Sì, perché il Terrano è un vino che tutto è fuorché facile. E' un vino di frutto, senza dubbio, con sentori tra la viola e i frutti rossi di bosco. Peccato che sia preso a calci dai sentori di terra e dall'acidità spesso esagerata (almeno per gli standard ai quali siamo abituati). E' un vino che sicuramente non avrebbe fretta di uscire dalla botte. Ma la tradizione vuole che sia un po' il vino dell'anno, va bevuto di corsa. E giù con l'acidità, che combatti solo con generosa dose di cibi bolliti e non poco grassi.
Poi ti capita, come esattamente capitò un anno fa a "Teranum 2010", di aprire bottiglie pazientemente affinate in cantina. E scopri vini che persino dopo vent'anni sono ancora lì a stupirti con una freschezza tonda e piacevole. Ma non occorre essere tanto estremisti: il Terrano già dopo 5 anni comincia a esprimersi con maggiore equilibrio. Insomma, per dirla schietta, nel mondo del vino anche la tradizione fa le sue belle scempiaggini. Pensiamoci sempre, prima di inneggiare acriticamente alla tradizione.
Tutti aspetti dei quali si è provato a ragionare con alcuni produttori, dato che il tema della giornata del "Teranum 2011" era un'anteprima "estrema" del Terrano 2011 con campioni di vasca provenienti da una delle annate che nel Carso ritengono possa essere "storica": il calo di acidità nelle uve - a causa della siccità e forte anticipo della vendemmia - che in tante regioni italiane ha creato problemi ai vini rossi, qui è stata una provvidenziale occasione per lavorare uve e vini meno acidi del solito.
La degustazione di una dozzina di versioni di Terrano 2011 ha confermato alcune principali differenze:
- la zona più vicina al mare e più bassa di quota - come Prepotto - esprime Terrano "meno acidi", ma questa espressione del Terrano qui non la considerano perfettamente “tipica”;
- quest’ultima nasce sull’altipiano carsico, nella zona più interna, a Sagrado (come l' André Milic Terrano 2011) e in Slovenia. Un esempio è stato lo sloveno Fabec Terrano 2011, il quale, secondo gli indigeni, ricorda il Terrano di 30 anni fa. Fresco, erbaceo, iper-acido, tannico, primordiale...
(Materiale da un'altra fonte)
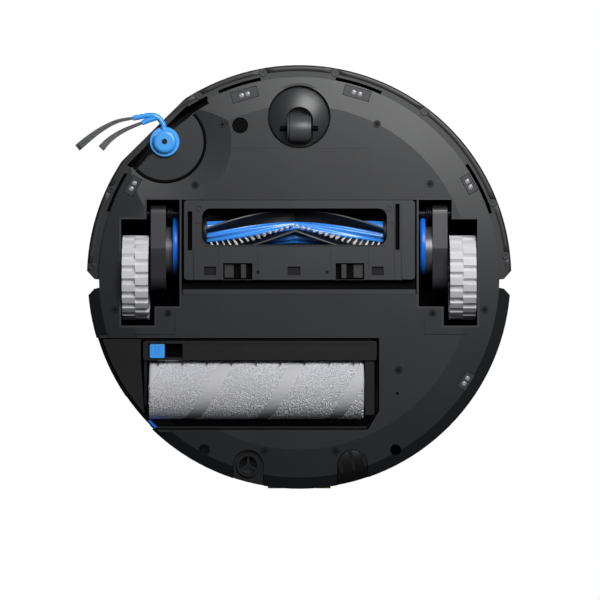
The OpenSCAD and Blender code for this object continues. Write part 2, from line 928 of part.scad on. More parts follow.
module mop_carriage() {
    top = bay_top - 0.7;
    color(black)
        difference() {
            union() {
                // lid over the roller, kept inside the housing's skirt
                intersection() {
                    box([-165, 64.2], [mop_y[0] + 0.9, mop_y[1] - 0.9], [top - 2, top]);
                    post([0, 0], 160, [0, 80]);
                    slab(mop_bay(-1.4), [0, 80]);
                }
                intersection() {
                    box([-165, 60], [mop_y[0] + 0.9, mop_y[0] + 2.1], [base_z + 7, top - 1]);
                    post([0, 0], 160, [0, 80]);
                }
                box([-117, 56], [mop_y[1] - 2.7, mop_y[1] - 1.1], [base_z + 2, cover_top]);
                box([-98, 56], [mop_y[1] - 2.7, mop_y[1] - 1.1], [cover_top - 1, top - 1]);
                // outer side cover, flush with the body's side
                intersection() {
                    difference() {
                        post([0, 0], cover_r[1], [base_z + 1, cover_top]);
                        post([0, 0], cover_r[0], [base_z + 3, cover_top + 1]);
                    }
                    slab([[-180, mop_y[0] + 0.9], [-130.6, mop_y[0] + 0.9], [-130.6, 71], [-127.6, 112.6],
                        [-180, 112.6]], [0, 80]);
                }
                box([-161, -130.8], [mop_y[0] + 0.9, mop_y[0] + 2.1], [base_z + 2, cover_top]);
            }
            // seat of the side accent
            box([-130, -116.9], [116, mop_y[1]], [0, 80]);
        }
}

module mop_cradle() {
    color(dark)
        difference() {
            union() {
                slab(round_rect(comb_x, comb_y, 2), comb_z);
                for (k = [0:8])
                    box([-116.2 + comb_pitch * k, -115.2 + comb_pitch * k], [59.7, 71.9],
                        [comb_z[0] - 0.4, comb_z[0] + 1.2]);
                // bearing plates at the roller's ends
                translate([-127.6, 0, 0])
                    rotate([90, 0, 90])
                        linear_extrude(2)
                            polygon([[66, 12], [105.6, 12], [105.6, 38], [98, 46], [98, 49], [66, 49]]);
                slab(round_rect([54.4, 62], [53, 113.6], 2), [base_z + 1, 49]);
            }
            box([-122, 52], [comb_y[0] + 2, comb_y[1] - 2.4], [comb_z[0] + 2.6, 20]);
            box(slot_x, slot_y, [0, 14]);
            box([-94, 60.5], [comb_y[0] + 2.4, comb_y[1] - 3], [0, comb_z[0] + 0.5]);
            bar_x([roller_y, roller_z], 5 + run_fit, [-130, -120]);
            bar_x([roller_y, roller_z], 5 + run_fit, [54, 60]);
            bar_x([roller_y, roller_z], roller_r + 0.5, [-125.4, 54.2]);
        }
}

module mop_release_button() {
    color(blue)
        difference() {
            slab(round_rect([-123.2, -110.9], [55.1, 66.6], 1.2), [comb_z[0] + 0.4, comb_z[0] + 2.2]);
            box([-119, -118.3], [57, 64.6], [0, comb_z[0] + 0.8]);
            box([-116.6, -115.9], [57, 64.6], [0, comb_z[0] + 0.8]);
        }
}

module mop_roller_core() {
    color(black)
        difference() {
            union() {
                bar_x([roller_y, roller_z], roller_r - sleeve_t, [roller_x[0] - 0.4, roller_x[1] + 0.3]);
                bar_x([roller_y, roller_z], 5, [-127.4, 59]);
            }
            bar_x([roller_y, roller_z], 3, [-128, 60]);
        }
}

module mop_roller_sleeve() {
    color("#dcdde0")
        difference() {
            bar_x([roller_y, roller_z], roller_r, roller_x);
            bar_x([roller_y, roller_z], roller_r - sleeve_t, [roller_x[0] - 1, roller_x[1] + 1]);
        }
}

module mop_motor() {
    color(steel)
        union() {
            bar_x([60.4, 42], 6.5, [8, 54.4]);
            bar_x([60.4, 42], 2, [2, 8.1]);
        }
}

module mop_side_accent() {
    color(blue)
        sector(133.6, 136.3, ring_section([170.4, 172], [base_z + 2, 24]));
}

// ---- fittings on the underside and the rear ----

module floor_sensors() {
    color(black) {
        for (c = cliff_at)
            translate([c[0], c[1], 0])
                rotate([0, 0, c[2]])
                    difference() {
                        box([-c[3] / 2, c[3] / 2], [-c[4] / 2, c[4] / 2], [base_z + 1.3, 24]);
                        for (x = [-2.6, 2.6])
                            translate([x, 0, 0])
                                box([-1.9, 1.9], [-1.9, 1.9], [0, base_z + 1.9]);
                    }
        post(carpet_at, 6.3, [base_z + 1.6, 19]);
    }
}

module port_insert(at, z) {
    intersection() {
        port_outline(at, port_r - 0.5, z);
        post([0, 0], body_r - 0.8, [0, 40]);
    }
}

module drain_port() {
    color(dark)
        difference() {
            union() {
                port_insert(drain_at, [lip_z + 1.2, seam_z - 0.4]);
                post(drain_at, 9.6, [base_z + 0.6, seam_z - 1]);
            }
            difference() {
                post(drain_at, 7.4, [0, 40]);
                for (a = [30, 150, 270])
                    translate([drain_at[0], drain_at[1], 0])
                        rotate([0, 0, a])
                            box([0, 9], [-1, 1], [base_z + 1.6, base_z + 4]);
                post(drain_at, 2, [base_z + 1.6, base_z + 4]);
            }
            difference() {
                post(drain_at, 10.6, [0, lip_z + 2]);
                post(drain_at, 9.6, [0, 40]);
            }
        }
}

module rear_plug() {
    color(dark)
        intersection() {
            port_insert(plug_at, [base_z + 0.3, seam_z - 0.4]);
            rotate_extrude()
                polygon([[0, base_z + 0.3], [flat_r, base_z + 0.3], [lip_r, lip_z], [body_r, lip_z + 6.6],
                    [body_r, seam_z], [0, seam_z]]);
        }
}

module charging_contacts() {
    color("#c9b26a")
        for (s = [-1, 1])
            box([s * contact_x - 6, s * contact_x + 6], [170.6, body_r + 0.1], [32, 40]);
}

module chassis_screws() {
    color(black)
        for (p = chassis_screw_at)
            union() {
                difference() {
                    post(p, 2.8, [plate_top - 2.4, plate_top - 1]);
                    for (a = [0, 90])
                        translate([p[0], p[1], 0])
                            rotate([0, 0, a])
                                box([-1.6, 1.6], [-0.35, 0.35], [0, plate_top - 1.8]);
                }
                post(p, 1.4, [plate_top - 1.2, plate_top + 3]);
            }
}

// ---- inside ----

module battery_pack() {
    color("#3c5f8a")
        box([-70, 60], [-103.6, -66.4], [15, 54]);
}

module main_board() {
    color("#1f6b3a") {
        box([-76, 58], [-118, -66], [58, 59.6]);
        box([-40, -22], [-100, -82], [59.6, 62]);
        box([4, 20], [-104, -90], [59.6, 61.4]);
        box([-70, -58], [-90, -72], [59.6, 67]);
        box([36, 52], [-112, -100], [59.6, 66]);
    }
}

module vacuum_fan() {
    at = [89, -94];
    color(black)
        difference() {
            union() {
                post(at, 26.5, [25, 58]);
                box([62.5, 80], [-80, -68], [44, 56]);
            }
            post(at, 11, [40, 60]);
            post(at, 21, [28, 48]);
            box([60, 85], [-78.4, -69.6], [45.6, 54.4]);
        }
}

module dust_bin() {
    color("#3a3d42")
        difference() {
            union() {
                slab(round_rect(bin_x, bin_y, 4), [45.4, deck_z + 1]);
                slab(round_rect([bin_x[0] - 4, bin_x[1] + 3], [bin_y[0] - 4, bin_y[1] + 0.4], 4),
                    [deck_z + clear, deck_z + 1.7]);
            }
            slab(round_rect([bin_x[0] + 2, bin_x[1] - 2], [bin_y[0] + 2, bin_y[1] - 2], 3),
                [47, deck_z - 1.5]);
            box([-suction_x, suction_x], suction_y, [40, 50]);
            box([-19, 49], [bin_y[0] - 1, bin_y[0] + 3], [52, 72]);
            // finger recess in the lid
            slab(round_rect([-60, -30], [-40, -14], 4), [deck_z, 90]);
        }
}

module dust_filter() {
    pleats = 16;
    pitch = 67.2 / pleats;
    color("#eef0f2")
        translate([0, 0, 52.3])
            linear_extrude(19.4)
                polygon(concat([for (i = [0:pleats - 1]) for (p = [[0, -0.2], [0.5, -3.6]])
                        [-18.6 + (i + p[0]) * pitch, bin_y[0] + 10 + p[1]]],
                    [[48.6, bin_y[0] + 9.8], [48.6, bin_y[0] + 0.3], [-18.6, bin_y[0] + 0.3]]));
}

module tank_blank(d) {
    intersection() {
        box([69.5 + d, 150], [50 + d, 124 - d], [25 + d, 72 - d]);
        post([0, 0], 166 - d, [0, 90]);
    }
}

module clean_water_tank() {
    color("#9fb4c8")
        difference() {
            tank_blank(0);
            tank_blank(2);
            post([90, 70], 8, [60, 80]);
        }
}

module waste_blank(d) {
    intersection() {
        box([-100 + d, 62 - d], [129 + d, 175], [27.4 + d, 70 - d]);
        post([0, 0], 168 - d, [0, 90]);
    }
}

module waste_water_tank() {
    color("#59636e")
        difference() {
            waste_blank(0);
            waste_blank(2);
            post(drain_at + [0, -8], 5, [20, 40]);
        }
}

lower_chassis();
upper_housing();
top_cover();
power_button();
lidar_rotor();
lidar_cap();
bumper_shell();
bumper_inner_ring();
bumper_window();
bumper_switches();
caster_swivel();
caster_wheel();
caster_axle();
side_brush_plate();
side_brush_motor();
side_brush_hub();
side_brush_bristles();
side_brush_screw();
brush_housing();
brush_guard();
guard_latch_right();
guard_latch_left();
brush_core();
brush_blades();
brush_bristles();
brush_end_caps();
brush_motor();
wheel_frame_right();
wheel_frame_left();
swing_arm_right();
swing_arm_left();
wheel_motor_right();
wheel_motor_left();
motor_cover_right();
motor_cover_left();
wheel_hub_right();
wheel_hub_left();
tyre_right();
tyre_left();
pivot_pins();
suspension_springs();
mop_carriage();
mop_cradle();
mop_release_button();
mop_roller_core();
mop_roller_sleeve();
mop_motor();
mop_side_accent();
floor_sensors();
drain_port();
rear_plug();
charging_contacts();
chassis_screws();
battery_pack();
main_board();
vacuum_fan();
dust_bin();
dust_filter();
clean_water_tank();
waste_water_tank();
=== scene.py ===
"""Looks of the robot vacuum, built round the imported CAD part."""
import math

import bpy
import numpy as np
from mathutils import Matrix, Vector


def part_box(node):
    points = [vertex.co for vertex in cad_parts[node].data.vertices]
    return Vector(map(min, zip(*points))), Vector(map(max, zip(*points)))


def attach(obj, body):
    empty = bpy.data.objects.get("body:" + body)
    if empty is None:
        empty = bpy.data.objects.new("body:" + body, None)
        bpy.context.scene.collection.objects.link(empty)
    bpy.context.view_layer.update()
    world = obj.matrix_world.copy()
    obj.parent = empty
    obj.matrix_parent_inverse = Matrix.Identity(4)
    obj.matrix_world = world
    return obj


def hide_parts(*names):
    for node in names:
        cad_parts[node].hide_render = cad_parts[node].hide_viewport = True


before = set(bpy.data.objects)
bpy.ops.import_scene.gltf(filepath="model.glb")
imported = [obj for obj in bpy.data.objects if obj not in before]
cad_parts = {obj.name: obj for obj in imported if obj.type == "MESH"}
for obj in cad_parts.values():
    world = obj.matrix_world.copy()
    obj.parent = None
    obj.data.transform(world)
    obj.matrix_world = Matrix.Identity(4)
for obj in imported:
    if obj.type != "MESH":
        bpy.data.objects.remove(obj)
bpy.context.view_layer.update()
scene = bpy.context.scene
rng = np.random.default_rng(7)
MM = 0.001


# ---- materials ----

def new_material(name):
    mat = bpy.data.materials.new(name)
    mat.use_nodes = True
    return mat, mat.node_tree.nodes, mat.node_tree.links


def coordinates(nodes, links, scale):
    co = nodes.new("ShaderNodeTexCoord")
    mapping = nodes.new("ShaderNodeMapping")
    mapping.inputs["Scale"].default_value = scale
    links.new(co.outputs["Object"], mapping.inputs["Vector"])
    return mapping.outputs["Vector"]


def plastic(name, color, rough=0.42, grain=900.0, bump=0.06, vary=0.06, wear=0.05, coat=0.0, spec=0.5,
            metal=0.0):
    """Moulded surface: fine grain in the height, slow changes in shade and gloss."""
    mat, nodes, links = new_material(name)
    shader = nodes["Principled BSDF"]
    shader.inputs["Metallic"].default_value = metal
    shader.inputs["Specular IOR Level"].default_value = spec
    if coat:
        shader.inputs["Coat Weight"].default_value = coat
        shader.inputs["Coat Roughness"].default_value = 0.12
    at = coordinates(nodes, links, (1, 1, 1))
    fine = nodes.new("ShaderNodeTexNoise")
    fine.inputs["Scale"].default_value = grain
    fine.inputs["Detail"].default_value = 4
    links.new(at, fine.inputs["Vector"])
    slow = nodes.new("ShaderNodeTexNoise")
    slow.inputs["Scale"].default_value = 18
    slow.inputs["Detail"].default_value = 6
    links.new(at, slow.inputs["Vector"])
    shade = nodes.new("ShaderNodeMix")
    shade.data_type = "RGBA"
    low = [c * (1 - vary) for c in color]
    high = [min(1, c * (1 + vary)) for c in color]
    shade.inputs["A"].default_value = (*low, 1)
    shade.inputs["B"].default_value = (*high, 1)
    links.new(slow.outputs["Fac"], shade.inputs["Factor"])
    links.new(shade.outputs["Result"], shader.inputs["Base Color"])
    gloss = nodes.new("ShaderNodeMapRange")
    gloss.inputs["To Min"].default_value = max(0.02, rough - wear)
    gloss.inputs["To Max"].default_value = min(1, rough + wear)
    links.new(slow.outputs["Fac"], gloss.inputs["Value"])
    links.new(gloss.outputs["Result"], shader.inputs["Roughness"])
    height = nodes.new("ShaderNodeBump")
    height.inputs["Strength"].default_value = bump
    height.inputs["Distance"].default_value = 0.0002
    links.new(fine.outputs["Fac"], height.inputs["Height"])
    links.new(height.outputs["Normal"], shader.inputs["Normal"])
    return mat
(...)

Occorre ricordare che stiamo assistendo alla conversione oramai quasi completa, nel Carso italiano, ai sistemi di allevamento della vite di Terrano basati sul guyot, che soppianta la pergola. Eppure, il Terrano soffre le scottature, e forse i vignaioli locali si cominciano a porre dei bei dubbi e ripensano ai vantaggi delle vecchie pergole.
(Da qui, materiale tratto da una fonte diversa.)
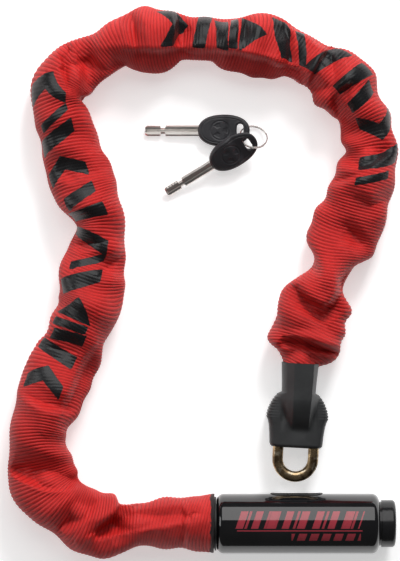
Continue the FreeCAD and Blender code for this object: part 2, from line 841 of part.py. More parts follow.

Infine, voglio spendere due parole sulle persone che animano le aziende del Carso e sulla relativa concordia e spirito di collaborazione che esiste tra questi vignaioli. Questa è, almeno, l'impressione che ti trasmettono. Magari dietro le quinte si scannano, ma sul palcoscenico rappresentano uno sereno spettacolo di concordia e collaborazione. Girando l'Italia del vino non la trovate quasi mai. Qui sembra essere la regola, qui è la cifra competitiva che regola i rapporti. Tutti uniti e presenti agli eventi consortili, tutti motivati dalla cooperazione tecnica tra le aziende più "esperte", dove gli innovatori e i pionieri non continuano a darsi arie sulla collina, ma sono disponibili e condividono molte, magari non tutte, competenze acquisite.
Un dettaglio su tutti: molte cantine rivendono bottiglie dei colleghi della zona. Un altro dettaglio: credo sia una delle pochissime aree produttive italiane dove non esista una cantina sociale. E non c'è nemmeno un'azienda privata di dimensioni tali da orientare il mercato da posizioni dominanti. Esistono aziende di marchio (Edi Kante, Zidarich, Skerk, Lupinc - i "Prepotto Boys" come mi piace chiamarli, stanno tutti nello stesso villaggio di Prepotto), ma non abusano della loro posizione, anzi.
Cos'altro vi serve per fare un salto sul Carso?